A recent study in Australia sought to explain ACI outcomes based on spatial predictors that included vegetation description and patch size, anthropogenic disturbance, physical and hydrological measures, and aspect [
24]. This study concludes that elevation and aspect, along with slope, ridge, distance to creek, and vegetation type, were all ACI predictors. In summary, these studies conclude that the distance from sound sources or scale effects define the overall anthrophonic or biophonic matrix that is then further differentiated based on habitat connectivity, proximity to anthropogenic edge, habitat types and their natural acoustic communities, and general landform factors that control sound distribution over the landscape.
The EEA has proposed a spatial model for EU-wide quiet area identification [
20], the quietness suitability index (QSI). The QSI model is based on a binary fuzzy overlay of buffer zones away from noise sources (1) END major road, rail, and airport locations, (2) urban morphological zones (UMZs), (3) E-PRTR industrial locations, and (4) Corine land cover and land use, including urban, industrial, mined, or construction areas. However, this framework refers only to noise sources and does not include information on how the size and structure of biotope complexes interwoven with noise sources might affect noise abatement performance, or for which areas the connection to nature or psychoacoustic well-being performance might be greater or lesser. A recent German study aims to elaborate a framework for natural soundscape quality assessment [
58], essentially going beyond the EEA QSI to consider cultural ecosystem services and human preferences and well-being, operationalized as vibrancy and calmness. The authors argue that such an approach is a useful incorporation of the positive effects of natural soundscapes in environmental impact assessment (EIA). However, the study bases calmness and vibrancy on spatial factors and does not validate their model with any sound recordings, SPL measures, or soundscape studies of vibrancy and calmness using the DIN ISO 12913 standard [
50]. Nonetheless, the idea of including sound-related ecosystem services in the EIA instrument in Germany has merit and could be argued as an element of “landscape” according to the German Environment Impact Assessment Law (Gesetz über die Umweltverträglichkeitsprüfung) UVPG §2, which includes the element “landscape”. Although landscape up until now had referred to the visual landscape in the German EIA, it may be possible to interpret landscape to include the acoustic environment, or soundscape, as defined by Farina [
1] and Pijanowski [
59].
A recent systematic study on nature-based solutions (NBSs) and human well-being (HWB) in the UK that screened over 7000 studies found only 20 studies associated with the ecosystem services of soundscapes linked to urban green spaces [
60]. The authors conclude that that the relationship between NBSs and HWB is not well understood and to date not thoroughly studied, supporting our conclusion that it is an area requiring further study. One place where such studies could be couched is within the German noise action planning, especially in heavily populated urban agglomerations where anthropogenic pressure is affecting quiet areas, as illustrated in Dortmund [
22]. The EEA has provided guidance on quiet area identification and noted that criteria could include health protection/restoration and perceived acoustic quality and mentions the potential benefits of biodiversity; however, the only method currently elaborated by the EEA is the spatially based source indicator QSI. We argue that a quiet area assessment method aimed at qualifying the bioacoustic and noise abatement properties of GI and assessing where anthrophonic sound sources threaten high-quality quiet areas would be a valuable contribution to the current state of knowledge and necessary for the refinement of German noise action planning.

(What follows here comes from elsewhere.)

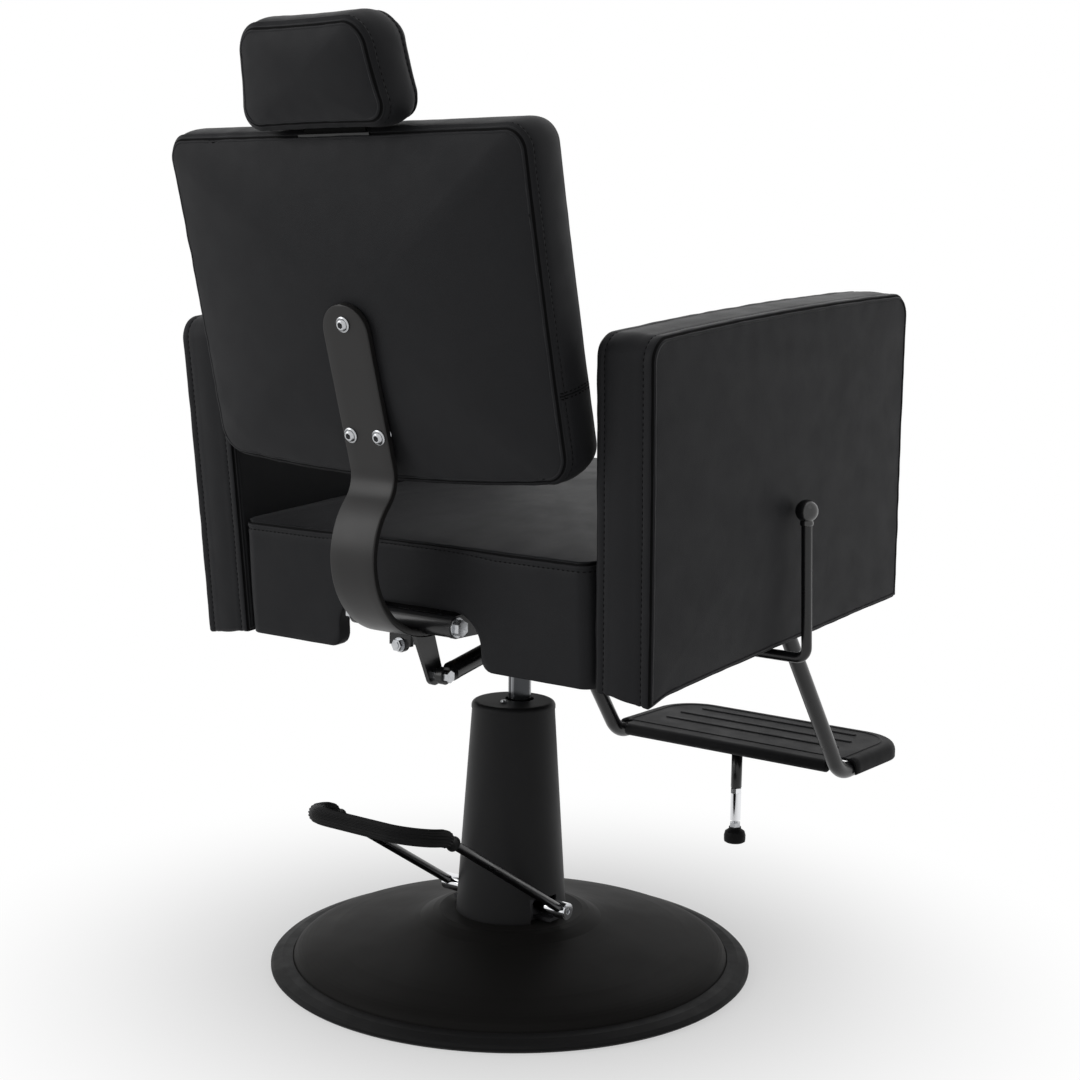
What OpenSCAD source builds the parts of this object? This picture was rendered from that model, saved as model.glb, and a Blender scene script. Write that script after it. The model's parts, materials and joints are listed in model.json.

1.5. Habitat-Based Quiet Area Assessment for Urban Regions
If GI serves as a spatial reserve for critical ecosystem services such as biodiversity, water infiltration, plant community preservation, etc., then we could also expect that GI provides the preservation of naturally quiet acoustic environments, noise abatement of surrounding source pollution, and connection to natural rhythms such as morning and evening chorus, all of which may in turn contribute to human well-being. The use of GI as a framework upon which to analyze the urban–rural gradient will fill the gap in understanding how GI shapes the acoustic environment of urban regions and help to define reference soundscapes for urban soundscape quality. Following the habitat-stratified approaches illustrated by past studies [
24,
31,
61], we argue that quiet area assessment must follow a habitat- and landscape-unit-based sample approach. We propose longitudinal sound measurements in GI types across diverse landscape units, including a range of sizes and types of natural biotopes relevant for noise action planning, recreation infrastructure, protected areas, and brownfields located within varying urban and conservation contexts. The multi-tier PADUS-based soundscape findings in the USA [
33] are relevant to the German context, where nature conservation and biotope databases are stratified by levels of conservation or protection and where protected biotope areas are typically located within larger nature protection areas. Especially important is the potential for improved quiet area assessment frameworks to identify threatened, naturally quiet, and reference soundscapes [
27], indicating that measures of sound pressure, sound source, frequency description, habitat quality, and spatial descriptors must be included. Based on the gap we describe above, improved quiet area assessment methods must address a few broad questions, including:
What is the relationship between green infrastructure and the acoustic environment in urban regions, and how do landscape ecological and green infrastructure factors contribute to sound-related ecosystem service outcomes?
To what degree, if any, can we characterize urban and exurban green infrastructure as providing relief from noise and the anthrophony-dominated urban acoustic environment?
How can this research facilitate integration of threatened, natural quiet, and reference soundscapes into EU or German noise action planning?